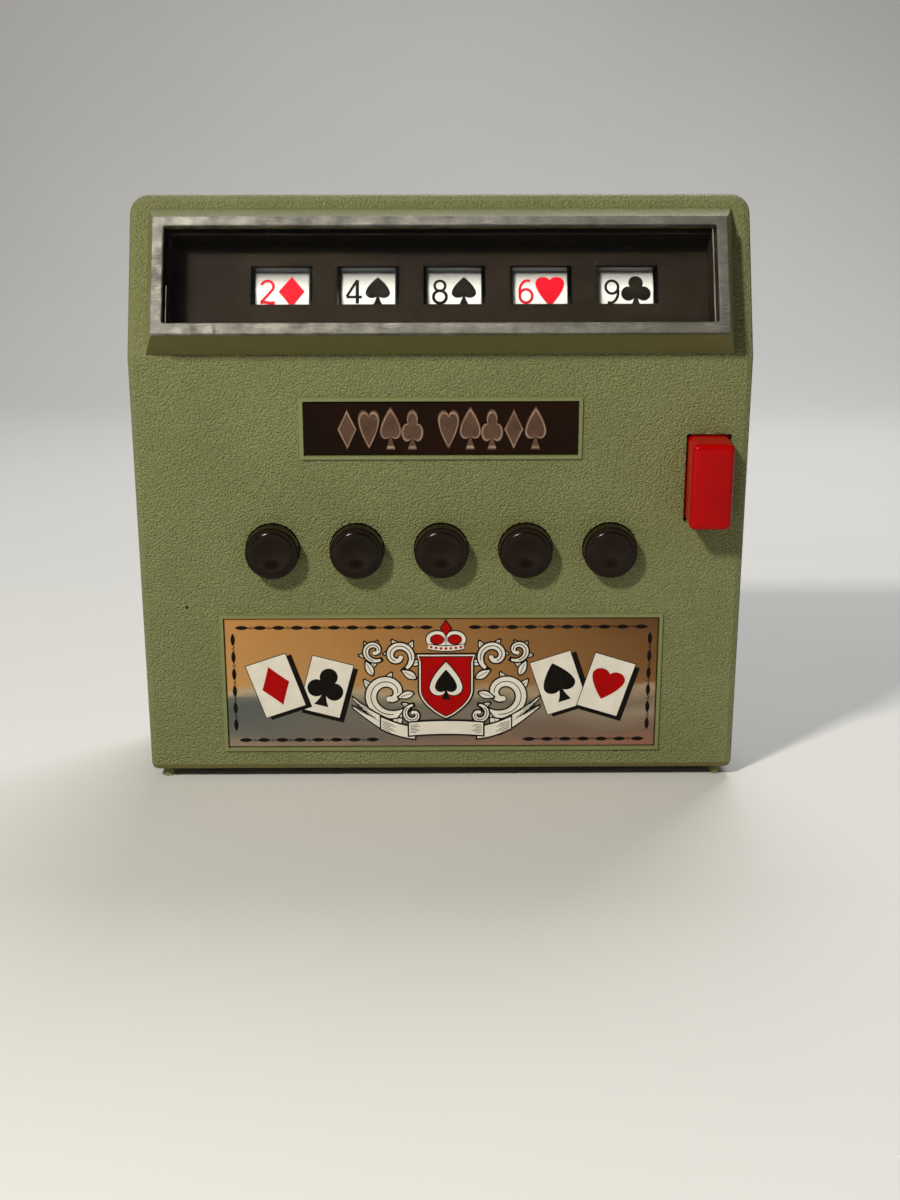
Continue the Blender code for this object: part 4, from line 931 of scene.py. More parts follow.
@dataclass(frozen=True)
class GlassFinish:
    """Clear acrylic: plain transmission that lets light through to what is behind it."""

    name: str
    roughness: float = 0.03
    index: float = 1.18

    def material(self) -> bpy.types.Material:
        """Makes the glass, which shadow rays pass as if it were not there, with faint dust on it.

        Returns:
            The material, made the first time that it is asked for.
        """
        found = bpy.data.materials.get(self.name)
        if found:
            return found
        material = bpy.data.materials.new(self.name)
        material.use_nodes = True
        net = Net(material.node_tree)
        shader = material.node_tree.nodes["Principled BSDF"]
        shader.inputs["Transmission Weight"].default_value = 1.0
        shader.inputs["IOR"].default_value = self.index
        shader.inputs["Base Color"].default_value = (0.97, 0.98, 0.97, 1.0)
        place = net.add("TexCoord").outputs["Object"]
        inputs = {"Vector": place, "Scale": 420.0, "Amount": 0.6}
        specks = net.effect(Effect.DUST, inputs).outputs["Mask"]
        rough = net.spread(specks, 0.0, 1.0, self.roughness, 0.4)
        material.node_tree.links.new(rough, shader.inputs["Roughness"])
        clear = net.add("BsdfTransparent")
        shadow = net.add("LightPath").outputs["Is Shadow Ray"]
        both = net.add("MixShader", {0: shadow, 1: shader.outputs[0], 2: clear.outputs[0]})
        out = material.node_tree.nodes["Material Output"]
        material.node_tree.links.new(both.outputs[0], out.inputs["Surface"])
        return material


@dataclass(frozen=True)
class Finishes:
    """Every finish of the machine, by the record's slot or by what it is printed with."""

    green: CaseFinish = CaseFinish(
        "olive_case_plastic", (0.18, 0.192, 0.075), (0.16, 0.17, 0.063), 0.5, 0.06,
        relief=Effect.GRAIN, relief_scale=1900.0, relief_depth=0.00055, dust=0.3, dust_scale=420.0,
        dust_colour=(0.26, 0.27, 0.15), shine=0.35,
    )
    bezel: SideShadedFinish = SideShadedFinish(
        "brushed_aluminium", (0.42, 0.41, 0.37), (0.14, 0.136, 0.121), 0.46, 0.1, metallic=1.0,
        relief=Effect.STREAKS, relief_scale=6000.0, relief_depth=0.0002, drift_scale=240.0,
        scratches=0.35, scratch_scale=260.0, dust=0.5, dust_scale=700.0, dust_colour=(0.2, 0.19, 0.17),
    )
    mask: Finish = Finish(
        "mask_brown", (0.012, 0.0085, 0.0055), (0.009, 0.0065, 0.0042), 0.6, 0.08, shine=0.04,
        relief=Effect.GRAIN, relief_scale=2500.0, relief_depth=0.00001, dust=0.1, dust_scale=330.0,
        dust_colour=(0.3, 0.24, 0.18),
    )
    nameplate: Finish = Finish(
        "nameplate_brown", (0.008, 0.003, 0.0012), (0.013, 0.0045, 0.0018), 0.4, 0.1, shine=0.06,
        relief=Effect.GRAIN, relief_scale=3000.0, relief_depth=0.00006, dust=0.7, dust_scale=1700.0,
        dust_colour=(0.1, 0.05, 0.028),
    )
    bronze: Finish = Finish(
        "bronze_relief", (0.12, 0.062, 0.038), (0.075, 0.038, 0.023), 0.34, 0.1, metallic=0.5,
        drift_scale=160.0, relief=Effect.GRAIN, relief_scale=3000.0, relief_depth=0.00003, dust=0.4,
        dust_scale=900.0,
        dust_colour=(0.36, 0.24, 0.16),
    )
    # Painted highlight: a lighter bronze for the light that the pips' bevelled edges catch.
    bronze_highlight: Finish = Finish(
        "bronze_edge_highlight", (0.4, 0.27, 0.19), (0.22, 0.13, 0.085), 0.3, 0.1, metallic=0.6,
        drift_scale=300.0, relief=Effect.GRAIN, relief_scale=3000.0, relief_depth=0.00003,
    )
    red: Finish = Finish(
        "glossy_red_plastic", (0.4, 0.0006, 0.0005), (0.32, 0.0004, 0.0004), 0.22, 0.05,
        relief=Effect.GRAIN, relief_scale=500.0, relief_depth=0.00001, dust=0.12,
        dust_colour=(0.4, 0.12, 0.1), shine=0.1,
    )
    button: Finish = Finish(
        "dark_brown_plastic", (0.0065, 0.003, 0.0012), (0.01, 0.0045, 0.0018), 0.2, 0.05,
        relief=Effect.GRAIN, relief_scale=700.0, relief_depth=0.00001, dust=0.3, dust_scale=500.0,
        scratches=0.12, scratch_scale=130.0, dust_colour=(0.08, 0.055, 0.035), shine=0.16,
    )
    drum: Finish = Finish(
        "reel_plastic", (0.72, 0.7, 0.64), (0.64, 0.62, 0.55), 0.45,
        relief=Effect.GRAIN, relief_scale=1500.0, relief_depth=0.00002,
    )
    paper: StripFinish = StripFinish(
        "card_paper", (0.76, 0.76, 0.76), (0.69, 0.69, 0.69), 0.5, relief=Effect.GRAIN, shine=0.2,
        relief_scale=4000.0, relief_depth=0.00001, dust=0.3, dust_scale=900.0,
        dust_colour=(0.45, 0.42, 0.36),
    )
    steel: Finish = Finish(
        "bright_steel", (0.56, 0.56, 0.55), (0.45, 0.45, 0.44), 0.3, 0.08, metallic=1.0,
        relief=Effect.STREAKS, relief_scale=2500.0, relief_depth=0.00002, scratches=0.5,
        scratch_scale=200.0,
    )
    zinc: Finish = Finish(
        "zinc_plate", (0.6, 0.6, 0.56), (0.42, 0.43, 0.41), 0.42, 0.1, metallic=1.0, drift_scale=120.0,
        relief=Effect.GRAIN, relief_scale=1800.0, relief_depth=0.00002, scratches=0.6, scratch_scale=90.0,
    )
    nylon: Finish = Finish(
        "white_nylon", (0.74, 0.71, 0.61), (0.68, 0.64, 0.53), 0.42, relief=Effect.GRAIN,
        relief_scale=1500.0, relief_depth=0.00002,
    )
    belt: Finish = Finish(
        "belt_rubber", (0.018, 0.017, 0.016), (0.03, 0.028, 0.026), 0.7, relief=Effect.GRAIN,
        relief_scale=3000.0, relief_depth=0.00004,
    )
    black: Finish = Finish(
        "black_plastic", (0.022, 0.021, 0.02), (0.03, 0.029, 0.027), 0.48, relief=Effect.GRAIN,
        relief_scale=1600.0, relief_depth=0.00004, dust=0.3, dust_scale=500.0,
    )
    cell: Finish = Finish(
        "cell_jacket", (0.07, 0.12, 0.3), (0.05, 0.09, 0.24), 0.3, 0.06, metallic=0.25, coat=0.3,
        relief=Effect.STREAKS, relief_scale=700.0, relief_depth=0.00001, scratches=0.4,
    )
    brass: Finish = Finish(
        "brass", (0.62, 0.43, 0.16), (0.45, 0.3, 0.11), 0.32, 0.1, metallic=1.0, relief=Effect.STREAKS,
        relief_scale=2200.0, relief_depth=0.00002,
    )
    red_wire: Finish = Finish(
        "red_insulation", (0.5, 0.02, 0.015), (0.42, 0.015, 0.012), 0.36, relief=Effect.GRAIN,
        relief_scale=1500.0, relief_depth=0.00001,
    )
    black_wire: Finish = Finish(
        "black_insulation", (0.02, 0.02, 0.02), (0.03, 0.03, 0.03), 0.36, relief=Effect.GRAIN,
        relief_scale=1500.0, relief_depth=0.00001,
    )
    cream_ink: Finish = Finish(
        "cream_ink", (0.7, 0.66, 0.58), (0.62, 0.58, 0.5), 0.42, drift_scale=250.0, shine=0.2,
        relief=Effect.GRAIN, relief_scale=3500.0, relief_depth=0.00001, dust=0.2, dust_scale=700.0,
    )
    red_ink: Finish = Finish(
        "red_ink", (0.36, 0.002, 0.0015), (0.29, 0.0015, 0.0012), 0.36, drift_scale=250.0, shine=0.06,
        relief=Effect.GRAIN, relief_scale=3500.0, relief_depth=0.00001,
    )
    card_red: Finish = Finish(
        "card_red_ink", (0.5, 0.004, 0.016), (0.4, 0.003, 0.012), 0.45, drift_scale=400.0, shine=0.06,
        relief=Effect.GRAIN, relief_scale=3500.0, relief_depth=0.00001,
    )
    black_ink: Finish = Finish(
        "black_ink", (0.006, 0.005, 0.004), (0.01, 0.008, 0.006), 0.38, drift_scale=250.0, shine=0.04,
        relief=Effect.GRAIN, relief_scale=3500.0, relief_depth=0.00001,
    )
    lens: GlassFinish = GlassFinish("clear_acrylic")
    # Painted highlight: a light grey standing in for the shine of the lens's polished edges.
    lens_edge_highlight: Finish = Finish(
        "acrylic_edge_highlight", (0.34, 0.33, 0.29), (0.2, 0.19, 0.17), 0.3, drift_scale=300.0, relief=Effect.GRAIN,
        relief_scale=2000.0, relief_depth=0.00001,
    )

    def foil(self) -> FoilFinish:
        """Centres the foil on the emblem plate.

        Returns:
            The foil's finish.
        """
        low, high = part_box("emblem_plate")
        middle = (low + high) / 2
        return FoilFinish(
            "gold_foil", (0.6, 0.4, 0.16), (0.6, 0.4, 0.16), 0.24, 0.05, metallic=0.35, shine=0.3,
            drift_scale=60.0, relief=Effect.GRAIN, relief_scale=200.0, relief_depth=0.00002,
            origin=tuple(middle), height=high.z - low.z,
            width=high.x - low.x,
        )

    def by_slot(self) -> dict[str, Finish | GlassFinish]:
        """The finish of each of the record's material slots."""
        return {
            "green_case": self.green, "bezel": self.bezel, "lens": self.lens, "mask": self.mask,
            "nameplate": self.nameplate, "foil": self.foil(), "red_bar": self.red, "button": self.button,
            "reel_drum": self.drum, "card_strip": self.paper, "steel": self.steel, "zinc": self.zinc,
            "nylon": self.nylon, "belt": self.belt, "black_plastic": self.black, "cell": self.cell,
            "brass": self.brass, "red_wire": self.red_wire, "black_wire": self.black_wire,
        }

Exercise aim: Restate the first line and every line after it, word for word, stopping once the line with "dust on it." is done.

Answer to the problem:
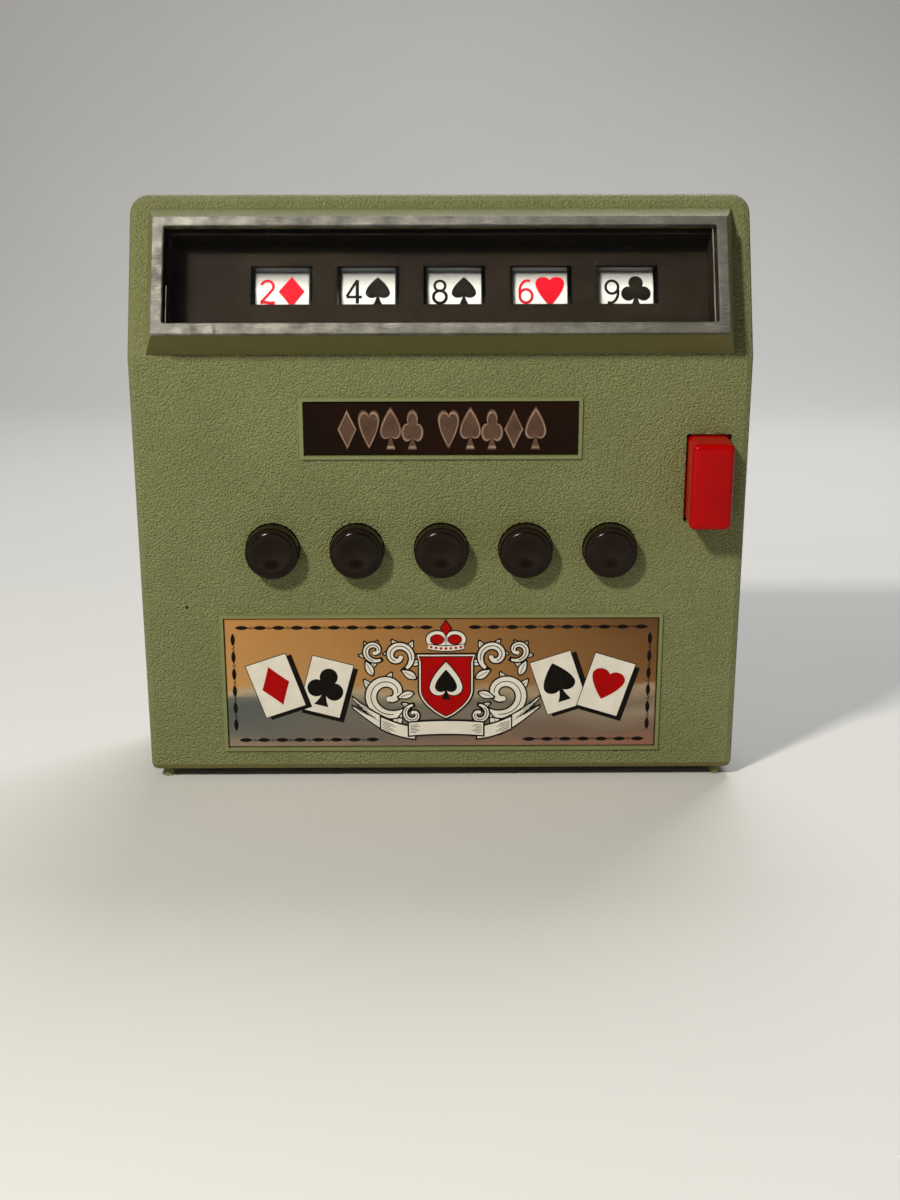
Continue the Blender code for this object: part 4, from line 931 of scene.py. More parts follow.
@dataclass(frozen=True)
class GlassFinish:
    """Clear acrylic: plain transmission that lets light through to what is behind it."""

    name: str
    roughness: float = 0.03
    index: float = 1.18

    def material(self) -> bpy.types.Material:
        """Makes the glass, which shadow rays pass as if it were not there, with faint dust on it.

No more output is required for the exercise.